O problema agora era Maurício. James também, mas principalmente Maurício.
Todos os dias que ela sabia que ambos poderiam se encontrar, Cristina ficava nervosa. Ela sempre esperava chegar em casa e dar de cara com Maurício com um olho roxo. Ou talvez chegar no trabalho e ver James com o nariz um pouco mais torto. Assim, ela questionava ambos, com frequência um tanto neurótica, para saber se haviam se encontrado. A resposta era sempre negativa.
Num belo dia de abril, não foi.
- Sim, eu o encontrei – respondeu James, enfado.
Cristina arregalou os olhos, e imediatamente começou a procurar ferimentos no rosto dele.
- Você não parece machucado – observou, nervosa.
- É porque não brigamos, Cristina.
- Nem um pouquinho?
- Pelo visto seu sonho de consumo é ter dois homens brigando por você.
Cristina corou.
- Eu sei que você nunca brigaria por mim.
- E aquele dia no...
- Você não brigou por mim, brigou pela sua vida.
James não respondeu nada.
- Enfim – prosseguiu Cristina, com uma felicidade azeda por ter provado seu ponto – Como foi?

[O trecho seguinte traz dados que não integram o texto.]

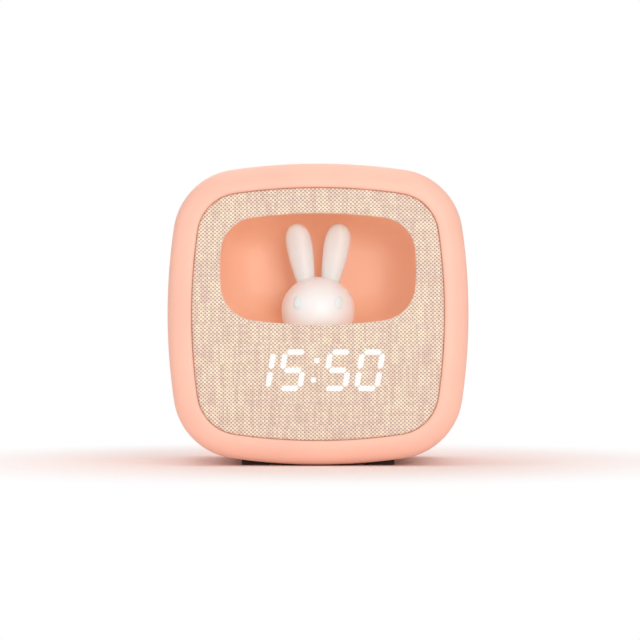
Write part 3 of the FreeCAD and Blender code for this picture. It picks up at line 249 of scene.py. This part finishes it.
# Cloth carrier
# The stiff moulded panel under the cloth, in pale plastic. The cloth turns over its edges and
# hides it, and its own solid is right as it stands.

panel_plastic = moulded("carrier_plastic", (238, 230, 220), 0.5)


def refinish(node, material):
    """Gives a solid of the frame a better material in each of its slots."""
    for slot in nodes[node].material_slots:
        slot.material = material


refinish("fabric_carrier", panel_plastic)


# Cloth front
# One woven sheet of two-tone yarn, laminated to the panel with its window cut out. Its edges turn
# back round the panel and the window, and a hairline parts it from the rim.

cloth_low, cloth_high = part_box("front_fabric")
carrier_edge = case_half_x - cloth_high.x
cloth_gap = 0.06 * mm
cloth_inset = rim_width + cloth_gap
cloth_back_y = cloth_high.y
cloth_face_y = cloth_low.y - 0.15 * mm
cloth_wrap_y = cloth_back_y + 1.8 * mm
cloth_edge = 0.8 * mm
cloth_proud = 0.25 * mm
window_half_x = 34.6 * mm
window_half_z = 19.8 * mm
window_z = middle_z + 15.8 * mm
window_side = 80 * mm
window_top = 170 * mm
window_corner = 13 * mm
yarn_across, yarn_up = 0.70 * mm, 0.65 * mm
yarn_drift = 0.35 * mm
warp_streak, weft_streak = 11, 7
dip_depth, fuzz_depth = 1.6, 0.25
weave_relief = 0.10 * mm
cream_yarn = (252, 236, 212)
rose_yarn = (230, 204, 190)
# Painted shade: the colour the weave darkens toward in each dip between the yarns.
dip_shade_colour = (112, 88, 76)


def woven(name):
    """Plain weave: painted shade darkens each dip where a yarn goes under, on a checker of cells,
    and streaks of two yarns. The painted shade fades where the cloth turns over an edge."""
    material, tree, surface = new_material(name, 0.85, Sheen_Weight=0.2, Sheen_Roughness=0.5)
    new, link = tree.nodes.new, tree.links.new
    place = new("ShaderNodeTexCoord")
    apart = new("ShaderNodeSeparateXYZ")
    link(place.outputs["Object"], apart.inputs[0])

    def work(operation, a, b=None):
        step = new("ShaderNodeMath")
        step.operation = operation
        for socket, value in zip(step.inputs, (a, b)):
            if isinstance(value, (int, float)):
                socket.default_value = value
            elif value is not None:
                link(value, socket)
        return step.outputs[0]

    def streak(a, b):
        cell = new("ShaderNodeCombineXYZ")
        chance = new("ShaderNodeTexWhiteNoise")
        link(a, cell.inputs[0])
        link(b, cell.inputs[1])
        link(cell.outputs[0], chance.inputs["Vector"])
        return chance.outputs["Value"]

    drift = work("MULTIPLY", work("SUBTRACT", grain(tree, 220, 1), 0.5), yarn_drift)
    across = work("DIVIDE", work("ADD", apart.outputs["X"], drift), yarn_across)
    up = work("DIVIDE", work("ADD", apart.outputs["Z"], drift), yarn_up)
    column, row = work("FLOOR", across), work("FLOOR", up)
    dips = work("ABSOLUTE", work("MODULO", work("ADD", column, row), 2))
    hump = work("MULTIPLY", work("ABSOLUTE", work("SINE", work("MULTIPLY", across, math.pi))),
                work("ABSOLUTE", work("SINE", work("MULTIPLY", up, math.pi))))
    facing = new("ShaderNodeSeparateXYZ")
    link(place.outputs["Normal"], facing.inputs[0])
    front_on = work("ABSOLUTE", facing.outputs["Y"])
    dip_and_shade_mask = work("MULTIPLY", work("MULTIPLY", dips, front_on), work("POWER", hump, 0.8))
    warp = streak(column, work("FLOOR", work("DIVIDE", up, warp_streak)))
    weft = streak(work("FLOOR", work("DIVIDE", across, weft_streak)), row)
    tone = work("ADD", work("MULTIPLY", warp, 0.45), work("MULTIPLY", weft, 0.25))
    tone = work("ADD", tone, work("MULTIPLY", streak(column, row), 0.3))
    yarn = new("ShaderNodeValToRGB")
    yarn.color_ramp.elements[0].color = paint(*rose_yarn)
    yarn.color_ramp.elements[0].position = 0.2
    yarn.color_ramp.elements[1].color = paint(*cream_yarn)
    yarn.color_ramp.elements[1].position = 0.8
    link(tone, yarn.inputs["Fac"])
    # Painted shade in the dips, mixed into the yarn colour.
    weave = new("ShaderNodeMix")
    weave.data_type = "RGBA"
    link(work("MULTIPLY", dip_and_shade_mask, 0.9), weave.inputs["Factor"])
    link(yarn.outputs["Color"], weave.inputs["A"])
    weave.inputs["B"].default_value = paint(*dip_shade_colour)
    link(weave.outputs["Result"], surface.inputs["Base Color"])
    height = work("ADD", work("SUBTRACT", hump, work("MULTIPLY", dip_and_shade_mask, dip_depth)),
                  work("MULTIPLY", grain(tree, 9000, 2), fuzz_depth))
    link(bump(tree, height, 0.5, weave_relief), surface.inputs["Normal"])
    return material, tree, dip_and_shade_mask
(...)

- Normal – respondeu, neutro - Ele ainda não vai com a minha cara, mas não ocorreu nada de espetacular.
Cristina assentiu, mas não ficou satisfeita. Resolveu perguntar a Maurício quando estivessem juntos.
- Sim, eu o encontrei – confirmou Maurício naquela noite, aborrecido.
- Como foi?
Maurício demorou um pouco a responder, evidentemente perturbado. Estava cortando sua carne com excessiva força.
- Ele é um babaca – disse finalmente – Fica se pavoneando pelo prédio, se achando o príncipe da faculdade. Ele poderia desabar da escada que eu...
- Maurício!
Ele deu de ombros.
- Estou sendo sincero.
- Não faça nenhuma besteira, por favor.
- Não farei nada. Não quero ser demitido por justa causa.
- Se você o derrubasse da escada, seria justíssima causa – retrucou ela, irritada.
Depois daquela, o jantar se tornou muito silencioso.